Reman was called "Akroora" by Thathi first, but soon it became "Akru" and later became "Akku".   Since then, he has been called Akku.  So, Akku's first birthday was nearing.  Maternal relatives came from Trivandrum to attend it.  Chakku thatha and Ammammai, all were in the upper floor.   It was fun.   The first birthday ceremony was grand.   But one issue was there.  I am not sure if it was on the same day or next day.  When Appa was keeping open the wardrobe door, Akku was standing beside and he put his finger through the door hinge.   Unknowingly, Appa tried closing the door and gosh, he screamed out of pain and started crying.   Amma and appa consoled Akku.

Now, Chithi was pregnant.   Thathi used to tell me, "I wanted two children from my two kids - one Kiran and one Ganesh.  I got you as Kiran, so let us hope Ganesh is born".   Yes, she had decided my name long before she would even think of marriage of her son.    She also decided the name Ganesh for child of Chappa.   But we were not sure if it would be a girl or a boy.   Thathi and I would talk that perhaps Ganesh would be born.   Those days, I used to run to Thathi humming a background music "Thathi thathi". 
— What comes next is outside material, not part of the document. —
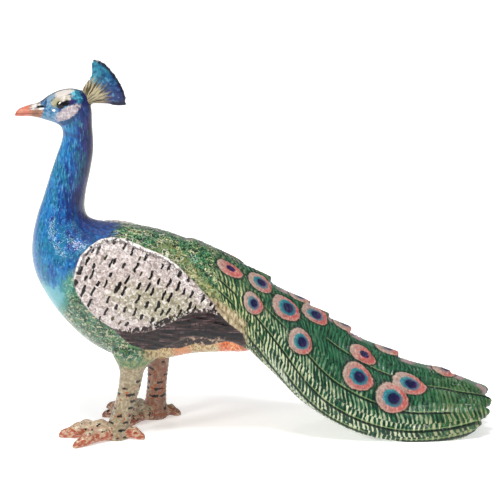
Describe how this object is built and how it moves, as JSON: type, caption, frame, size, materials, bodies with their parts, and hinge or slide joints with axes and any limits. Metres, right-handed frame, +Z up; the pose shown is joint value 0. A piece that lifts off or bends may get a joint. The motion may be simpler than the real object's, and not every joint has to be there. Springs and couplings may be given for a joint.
{
  "type": "peacock figurine",
  "caption": "Standing peacock cast in glazed porcelain, head raised, wings folded, long train of eyespot feathers sloping back to the ground.",
  "frame": {"origin": "middle of the figure's box, on the surface it stands on", "axes": "+Z up, the bird looks along -X and its train runs back along +X, +Y is its right side"},
  "size_m": [0.1, 0.0268, 0.0798],
  "materials": {
    "glazed_porcelain": "hand-painted in blue, green, cream and salmon under a clear high-gloss glaze"
  },
  "bodies": {
    "root": {"peacock": "glazed_porcelain"}
  },
  "joints": []
}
Abhijith, the master bully in the class, hadn't apparently been domesticated over time.   One day noon, during lunch break, all children were forming the queue to wash their hands.  Chechis went in front and we kids were just forming lines in the classroom.   I had my pencil in my hand, and it was just me, Abhijith and one or two more children in the class to evacuate.  All others had walked out of the room.  I was also peacefully walking out, but then Abhijith asked me to give him my pencil.  As I stood staring at him whether to oblige his request or not, he snatched the pencil from my hand and threw it out of the window to some unseen world in the back of the building (which is full of shrubs and tall grasses).   He was laughing at me hysterically and coolly went out of the room.  I was so upset that I almost started to cry.   I was also frightened - how would I tell in my home that the pencil is lost?   This never happened to me.

That day as I reached home, I burst into tears telling how that wicked Abhijith threw my pencil off the window.   Amazingly, family members didn't scold me.  Already I had told them valorous stories of his bullying, so they didn't think that I was cooking up any story to cover up the fact that I lost a new pencil.   Moreover, I was always honest and true.  That pencil was new.  I never lost something from my hands till then - this was so saddening.